The hot water dissolves some of the minerals in the basalt rock it passes through and so it is no longer very much like normal seawater. It is rich in metals and sulfur. When this hot fluid comes in contact with the cold seawater on the seafloor, minerals suddenly form. The minerals turn the water black and it looks like black smoke billowing out of cracks in the seafloor- that is why they are called “black smokers”. If the water continues to come out of the same spot or vent for a long period of time mineral deposits can build up and create weird-looking spires and mounds that can be tens of meters high—like large chimneys.

The hot water that comes out of the seafloor provides food for tiny one-celled creatures called microbes. Many of the microbes live off the sulfur that is in the hot water. The microbes cannot live in the super hot water that comes out of the vents, but instead live in cooler areas where the hot water has mixed with cold seawater. The oceans are so large that they hardly heat up at all even though there are many hydrothermal vents blasting hot water on to the seafloor.

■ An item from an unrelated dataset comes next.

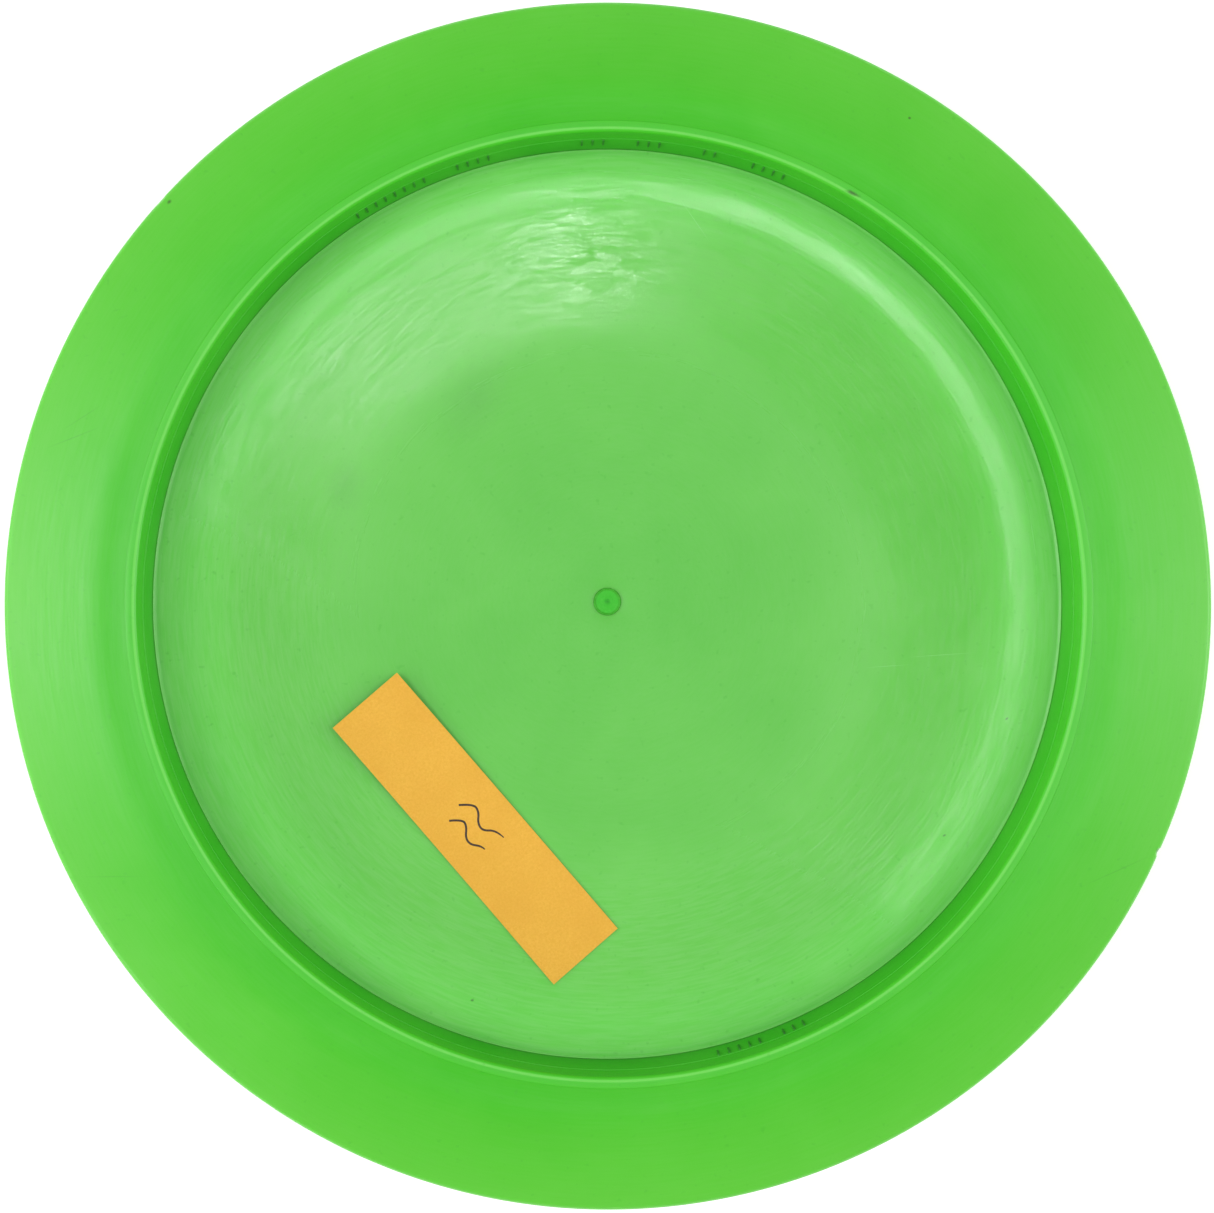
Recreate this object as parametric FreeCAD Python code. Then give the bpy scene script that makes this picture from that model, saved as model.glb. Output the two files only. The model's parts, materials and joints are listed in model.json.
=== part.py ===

Larger clams, mussels, and long tube worms also live off the warm mineral-rich water. Shrimp eat the microbes and in turn are eaten by larger animals that live around the vents.

Most of the seafloor is like a desert with almost no signs of life, so the areas around the hydrothermal vents are like an oasis with lots of animals all densely clustered together. Another interesting thing about these animals is that they live on the bottom of the ocean where there is no light, so there is no photosynthesis for the kind of plant life that we see all around us. The vent animals are called a chemosynthetic community because they rely mainly on chemical nutrients. It is interesting to see how the microbes and larger animals that live off of them are all basically eating the rocks on the seafloor. The hot water delivers the parts they can eat from deep beneath the rift.